Aim of the exercise: Tell how many lines in the data below hold the string "json"; give nothing but the number.
* Start Records provided *
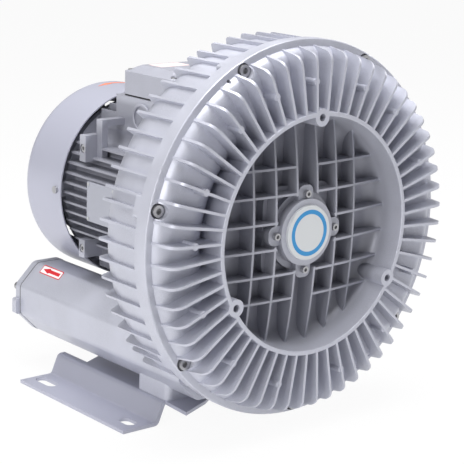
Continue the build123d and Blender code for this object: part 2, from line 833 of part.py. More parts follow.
# ---- terminal box --------------------------------------------------------------------
box_back = box_front + box_length
box_wall = 4.0
box_screw_places = [(x, d) for x in (-44, 44) for d in (box_front + 14, box_back - 14)]
lid_screw_places = [(x, d) for x in (-53, 53) for d in (box_front + 7, box_back - 7)]
gland_place = (136.0, 214.0)  # height, depth


def box_screws(extra, low, high):
    """Upright shanks of the screws in the floor of the terminal box, or their holes."""
    return [Pos(x, (low + high) / 2, -d) * Rot(90, 0, 0) * Cylinder(2.5 + extra, high - low)
            for x, d in box_screw_places]


def lid_bars(radius, low, high):
    """Upright round bars at the lid screws."""
    return [Pos(x, (low + high) / 2, -d) * Rot(90, 0, 0) * Cylinder(radius, high - low)
            for x, d in lid_screw_places]


def make_terminal_box():
    """Open cast box on the pad of the frame, with a cable entry on its right."""
    body = block(-box_width / 2, box_width / 2, box_low, box_high, box_front, box_back)
    body = fillet(body.edges().filter_by(Axis.Y), 6)
    room = block(-box_width / 2 + box_wall, box_width / 2 - box_wall, box_low + box_wall, box_high,
                 box_front + box_wall, box_back - box_wall)
    room = fillet(room.edges().filter_by(Axis.Y), 3)
    corners = lid_bars(5.5, box_low + 1, box_high)
    inside = block(-box_width / 2 + 1, box_width / 2 - 1, box_low, box_high, box_front + 1, box_back - 1)
    corners = [corner & inside for corner in corners]
    y, d = gland_place
    entry = Pos(box_width / 2, y, -d) * Rot(0, 90, 0) * Cylinder(gland_thread + slip, 4 * box_wall)
    window = block(-20, 20, box_low, box_low + box_wall, 225, 255)
    return (body - room + corners - entry - window - box_screws(slip, box_low, box_low + box_wall)
            - lid_bars(2 + slip, box_high - 14, box_high))


def make_terminal_box_gasket():
    """Gasket between frame pad and terminal box."""
    sheet = block(-58, 58, box_pad_high, box_low, box_front + 2, box_back - 2)
    window = block(-20, 20, box_pad_high, box_low, 225, 255)
    return sheet - window - box_screws(slip, box_pad_high, box_low)


def make_terminal_box_screws():
    """Screws in the floor of the terminal box."""
    shanks = box_screws(0.0, box_pad_high - 12, box_low + box_wall)
    heads = [Pos(x, box_low + box_wall + 1.5, -d) * Rot(90, 0, 0) * Cylinder(4.5, 3)
             for x, d in box_screw_places]
    return [shank + head for shank, head in zip(shanks, heads)]


def make_terminal_box_lid():
    """Lid with sloping sides."""
    low = Plane.XZ.offset(-box_high - lid_edge)
    high = Plane.XZ.offset(-lid_high)
    middle = (0, -(box_front + box_back) / 2)
    base = Pos(*middle) * RectangleRounded(box_width, box_length, 6)
    top = Pos(*middle) * RectangleRounded(box_width - 2 * lid_slope, box_length - 2 * lid_slope, 4)
    lid = plan(base, box_high, box_high + lid_edge) + loft([low * base, high * top])
    room = block(-box_width / 2 + 16, box_width / 2 - 16, box_high, lid_high - 4, box_front + 16,
                 box_back - 16)
    seats = lid_bars(4.2, box_high + lid_edge, lid_high)
    return lid - room - seats - lid_bars(2 + slip, box_high, box_high + lid_edge)


def make_lid_screws():
    """Screws of the lid."""
    seat = box_high + lid_edge
    shanks = lid_bars(2, box_high - 12, seat)
    heads = lid_bars(3.6, seat, seat + 2.5)
    return [shank + head for shank, head in zip(shanks, heads)]


def make_terminal_block():
    """Moulded block with six studs."""
    base = block(-30, 30, box_low + box_wall, box_low + box_wall + 9, 232 + 26, 232 + 48)
    studs = [Pos(x, box_low + box_wall + 12, -d) * Rot(90, 0, 0) * Cylinder(2, 8)
             for x in (-20, 0, 20) for d in (264, 274)]
    return base + studs


def make_cable_gland():
    """Cable gland screwed into the right side of the terminal box."""
    y, d = gland_place
    face = box_width / 2
    thread = Pos(face - 1, y, -d) * Rot(0, 90, 0) * Cylinder(gland_thread, 10)
    nut = Pos(face, y, -d) * Rot(0, 90, 0) * extrude(RegularPolygon(11.8, 6), 7)
    cap = Pos(face + 14, y, -d) * Rot(0, 90, 0) * Cylinder(10, 14)
    hole = Pos(face + 8, y, -d) * Rot(0, 90, 0) * Cylinder(gland_radius, 32)
    return thread + nut + cap - hole


# ---- port flanges --------------------------------------------------------------------
port_screw_radius = 3.0
port_places = [(-tube_offset + sx * 39, -tube_drop + sy * 14) for sx in (-1, 1) for sy in (-1, 1)]
port_front = tube_back + port_gasket
port_back = port_front + port_flange_thickness


def port_plate():
    """Outline of the port flange with its side lug."""
    lug = Pos(-137, -156) * Rectangle(12, 20)
    return tube_section(tube_size + 1, tube_chamfer, 12) + fillet(lug.vertices(), 3)


def make_port_flange():
    """Left port flange with its tapped opening."""
    body = along(port_plate(), port_front, port_back)
    neck = bar(port_radius + 7, port_back - 1, port_back + 8, -tube_offset, -tube_drop)
    opening = bar(port_radius, port_front, port_back + 8, -tube_offset, -tube_drop)
    return body + neck - opening - bars(port_screw_radius + slip, port_front, port_back, port_places)


def make_port_gasket():
    """Left port gasket."""
    sheet = along(tube_section(tube_size, tube_chamfer, 10), tube_back, port_front)
    opening = bar(port_radius + 6, tube_back, port_front, -tube_offset, -tube_drop)
    return sheet - opening - bars(port_screw_radius + slip, tube_back, port_front, port_places)


def make_port_screws():
    """Screws of the left port flange, heads to the rear."""
    shanks = bars(port_screw_radius, tube_back - 12, port_back, port_places)
    heads = bars(5, port_back, port_back + 5, port_places)
    return [shank + head for shank, head in zip(shanks, heads)]


def make_silencer_foam():
    """Foam lining of the left silencer tube."""
    outer = tube_inside(silencer_front, tube_back - 20)
    return outer - tube_inside(silencer_front, tube_back - 20, foam_thickness)


# ---- foot ----------------------------------------------------------------------------
foot_bolt_radius = 5.0
foot_bolt_places = [(-94, d) for d in (pad_front + 15, pad_back - 15)]


def foot_bolt_shanks(extra=0.0, high=None):
    """Upright shanks of the foot bolts, or the holes in the pads."""
    top = high or foot_top_y + 12
    low = foot_top_y - foot_sheet
    return mirrored([Pos(x, (low + top) / 2, -d) * Rot(90, 0, 0)
                     * Cylinder(foot_bolt_radius + extra, top - low)
                     for x, d in foot_bolt_places])


def plan(sketch, low, high):
    """A sketch of side and depth drawn upwards between two heights."""
    return Pos(0, low, 0) * extrude(Plane.XZ * sketch, amount=low - high)


def make_foot_bolts():
    """Hexagon bolts from below through the foot into the pads."""
    low = foot_top_y - foot_sheet
    heads = [Pos(x, low, -d) * Rot(90, 0, 0) * extrude(RegularPolygon(9.2, 6), 6.4)
             for x, d in foot_bolt_places]
    return [shank + head for shank, head in zip(foot_bolt_shanks(), mirrored(heads))]


def make_foot_bracket():
    """Bent sheet foot: two slotted floor flanges, leaning webs and a top plate."""
    outside = foot_width / 2
    bend = foot_bend / 2
    top = foot_top_width / 2
    half = FilletPolyline(
        (0, foot_top), (top, foot_top), (bend, foot_sheet), (outside, foot_sheet), (outside, 0),
        (bend - foot_sheet, 0), (top - foot_sheet, foot_top - foot_sheet),
        (0, foot_top - foot_sheet),
        radius=[0, 7, 4, 0, 0, 7, 3, 0], close=True)
    side = Pos(0, floor_y) * make_face(half)
    channel = along(side, foot_front, foot_back)
    body = channel + mirror(channel, about=Plane.YZ)
    cut = Polyline((-112, -282), (-81, -297), (-40, -310), (40, -310), (81, -297), (112, -282),
                   (112, -340), (-112, -340), close=True)
    tongue = Polyline((-122, -72), (-80, -90), (-40, -foot_front), (40, -foot_front), (80, -90),
                      (122, -72), (top - 4, -foot_front - 6), (4 - top, -foot_front - 6), close=True)
    low = foot_top_y - foot_sheet
    body = body - plan(make_face(cut), low - 1, foot_top_y + 1)
    body = body + plan(make_face(tongue), low, foot_top_y)
    slots = [Pos(x, -d) * SlotOverall(length, slot_width, rotation=90)
             for x in (-slot_spacing_x / 2, slot_spacing_x / 2)
             for d, length in ((306 - slot_spacing_y, front_slot), (306, rear_slot))]
    for slot in slots:
        body = body - plan(slot, floor_y, floor_y + foot_sheet)
    return body - foot_bolt_shanks(slip)


# ---- write the nodes -----------------------------------------------------------------
def main():
    os.makedirs("parts", exist_ok=True)
    outboard = bearing_rings(outboard_bearing, outboard_depth)
    drive = bearing_rings(drive_bearing, drive_bearing_depth)
    rear = bearing_rings(rear_bearing, rear_bearing_depth)
    save("front_cover", make_front_cover())
    save("rear_casing", make_rear_casing())
    save("flange_gasket", make_flange_gasket())
    save("flange_screws", *make_flange_screws())
    save("flange_washers", *make_flange_washers())
    save("dowel_pins", *make_dowel_pins())
    save("impeller", make_impeller())
    save("impeller_key", make_impeller_key())
    save("impeller_nut", make_impeller_nut())
    save("shaft_sleeve", make_shaft_sleeve())
    save("shaft", make_shaft())
    save("shaft_seal", make_shaft_seal())
    save("outboard_bearing_outer", outboard[0])
    save("outboard_bearing_inner", outboard[1])
    save("drive_bearing_outer", drive[0])
    save("drive_bearing_inner", drive[1])
    save("rear_bearing_outer", rear[0])
    save("rear_bearing_inner", rear[1])
    save("bearing_carrier", make_bearing_carrier())
    save("hub_cap", make_hub_cap())
    save("hub_screws", *make_hub_screws())
    save("motor_frame", make_motor_frame())
    save("motor_screws", *make_motor_screws())
    save("stator_core", make_stator_core())
    save("stator_winding", *make_stator_winding())
    save("rotor_core", make_rotor_core())
    save("rear_end_shield", make_rear_end_shield())
    save("end_shield_screws", *make_end_shield_screws())
    save("cooling_fan", make_cooling_fan())
    save("fan_clip", make_fan_clip())
    save("fan_cowl", make_fan_cowl())
    save("cowl_screws", *make_cowl_screws())
    save("frame_screws", *make_frame_screws())
    save("nameplate", make_nameplate())
    save("nameplate_rivets", *make_nameplate_rivets())
    save("terminal_box", make_terminal_box())
    save("terminal_box_gasket", make_terminal_box_gasket())
    save("terminal_box_screws", *make_terminal_box_screws())
    save("terminal_box_lid", make_terminal_box_lid())
    save("lid_screws", *make_lid_screws())
    save("terminal_block", make_terminal_block())
    save("cable_gland", make_cable_gland())
    save("port_flanges", *mirrored([make_port_flange()]))
    save("port_gaskets", *mirrored([make_port_gasket()]))
    save("port_flange_screws", *mirrored(make_port_screws()))
    save("silencer_foam", *mirrored([make_silencer_foam()]))
    save("foot_bracket", make_foot_bracket())
    save("foot_bolts", *make_foot_bolts())


main()
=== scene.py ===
"""Side channel blower: finishes, stickers, floor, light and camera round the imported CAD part."""

import json

import bpy
import numpy as np
from mathutils import Matrix, Vector


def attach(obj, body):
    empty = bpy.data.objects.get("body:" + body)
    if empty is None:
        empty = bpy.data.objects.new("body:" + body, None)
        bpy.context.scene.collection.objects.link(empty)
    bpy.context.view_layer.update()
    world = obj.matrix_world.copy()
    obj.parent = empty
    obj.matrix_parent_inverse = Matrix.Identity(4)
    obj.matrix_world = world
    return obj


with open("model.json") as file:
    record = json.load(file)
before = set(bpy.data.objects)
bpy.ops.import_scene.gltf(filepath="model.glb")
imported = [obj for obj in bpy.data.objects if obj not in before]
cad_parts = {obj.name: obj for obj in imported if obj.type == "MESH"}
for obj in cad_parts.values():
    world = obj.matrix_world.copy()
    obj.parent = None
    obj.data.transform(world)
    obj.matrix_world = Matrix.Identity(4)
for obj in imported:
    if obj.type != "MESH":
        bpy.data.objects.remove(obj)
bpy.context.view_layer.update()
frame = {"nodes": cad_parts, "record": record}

# ---- sizes read from the frame, in metres ---------------------------------------------
MOUNTS = {mount["name"]: mount for mount in frame["record"]["mounts"]}
SHAFT = Vector(MOUNTS["front_bosses"]["pos_m"])      # middle of the rim plane on the shaft axis
MM = 0.001


def shaft_point(x, depth, up):
    """Point given in millimetres right of, behind and above the middle of the rim plane."""
    return SHAFT + Vector((x, depth, up)) * MM


def to_frame(points):
    """Rows of x, depth and height about the rim plane, in millimetres, as frame metres."""
    return np.asarray(SHAFT) + points * MM


# ---- shader helpers ---------------------------------------------------------------------
COAT_ROUGHNESS = 0.25


def material(name, colour, metallic, roughness, coat=0.0):
    """New node material with its plain values on the shader's own sockets."""
    made = bpy.data.materials.new(name)
    made.use_nodes = True
    shader = made.node_tree.nodes["Principled BSDF"]
    shader.inputs["Base Color"].default_value = (*colour, 1)
    shader.inputs["Metallic"].default_value = metallic
    shader.inputs["Roughness"].default_value = roughness
    shader.inputs["Coat Weight"].default_value = coat
    shader.inputs["Coat Roughness"].default_value = COAT_ROUGHNESS
    return made, made.node_tree, shader


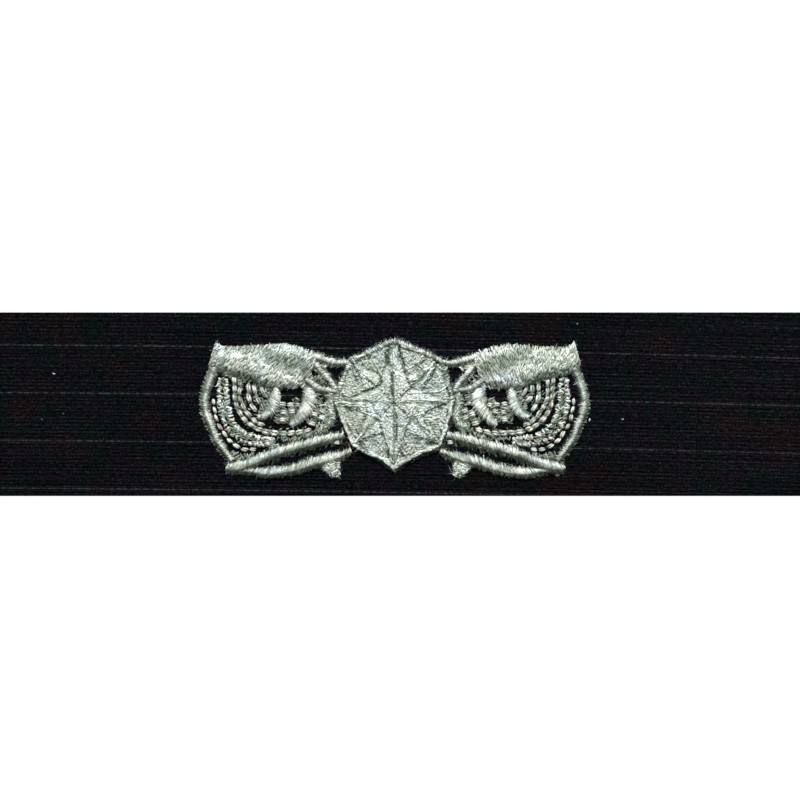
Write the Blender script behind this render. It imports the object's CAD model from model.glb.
"""Dresses the embroidered badge: real threads sewn over the pads, and the ribbed cloth under them.

Lengths are in millimetres until a mesh is made, and then in metres. The strip lies on z = 0.
+X runs along the strip, +Y is up the badge and +Z is out of the cloth.
"""

import logging
import math
import zlib
from dataclasses import dataclass, field, replace
from enum import Enum

import bpy
import numpy as np
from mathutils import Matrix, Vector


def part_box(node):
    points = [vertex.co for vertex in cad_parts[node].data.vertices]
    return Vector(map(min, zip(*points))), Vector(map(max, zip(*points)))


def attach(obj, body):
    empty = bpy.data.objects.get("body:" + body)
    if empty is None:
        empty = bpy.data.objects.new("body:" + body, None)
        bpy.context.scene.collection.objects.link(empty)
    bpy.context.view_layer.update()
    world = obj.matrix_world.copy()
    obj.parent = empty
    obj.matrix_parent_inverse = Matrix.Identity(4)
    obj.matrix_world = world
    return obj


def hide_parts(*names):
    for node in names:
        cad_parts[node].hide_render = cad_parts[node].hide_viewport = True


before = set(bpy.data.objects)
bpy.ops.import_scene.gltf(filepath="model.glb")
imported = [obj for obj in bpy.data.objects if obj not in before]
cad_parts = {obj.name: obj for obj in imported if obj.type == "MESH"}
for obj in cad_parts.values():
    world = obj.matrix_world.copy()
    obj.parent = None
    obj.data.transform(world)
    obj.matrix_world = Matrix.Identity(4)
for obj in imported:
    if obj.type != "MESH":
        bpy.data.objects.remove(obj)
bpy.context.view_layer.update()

Array = np.ndarray
Dice = np.random.Generator
Material = bpy.types.Material
Socket = bpy.types.NodeSocket
Settings = dict[str, object]
Colour = tuple[float, float, float, float]
# The two ends of a range
Span = tuple[float, float]

LOG = logging.getLogger("badge")
MM = 0.001
WORLD_UP = np.array([0.0, 0.0, 1.0])


def node_box_mm(node: str) -> tuple[Array, Array]:
    """Gives the lowest and highest corner of a CAD node, in millimetres."""
    low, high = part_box(node)
    return np.array(low) / MM, np.array(high) / MM


STRIP_LOW, STRIP_HIGH = node_box_mm("cloth_strip")
STRIP_TOP = float(STRIP_HIGH[2])
FIELD_TOP = float(node_box_mm("rose_field")[1][2])

# Where the embroidery sits on the strip, as the CAD part places it
BADGE_X = -1.1
BADGE_Y = 0.0
ROSE_LIFT = 0.2

# The photograph's frame: pixels across it, pixels per millimetre, and the row of the badge's axis
PHOTO_SIDE_PX = 800
PX_PER_MM = 5.797
AXIS_ROW_PX = 404.1


class Side(Enum):
    """Which side of the rose a wing is on, with the sign of its outward direction."""

    LEFT = -1
    RIGHT = 1


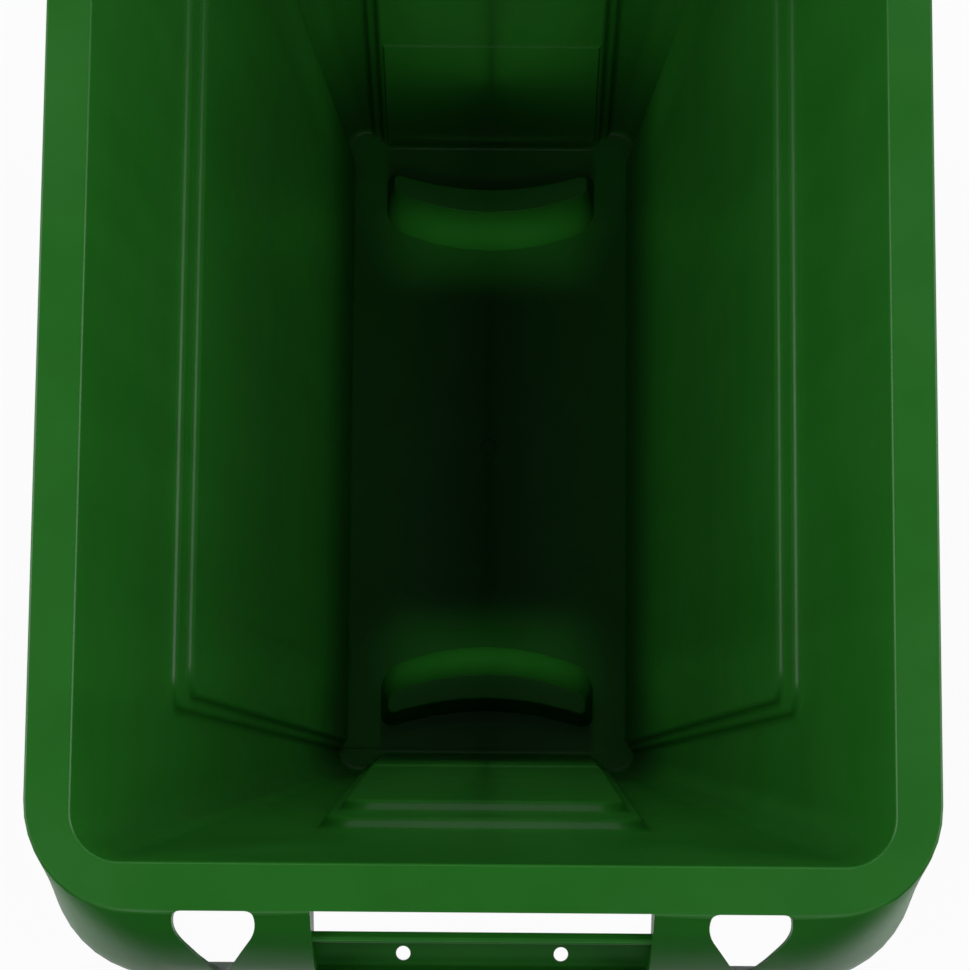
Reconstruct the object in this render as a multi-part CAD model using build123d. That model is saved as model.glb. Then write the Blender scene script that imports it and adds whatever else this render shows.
* End Records provided *
Written response: 3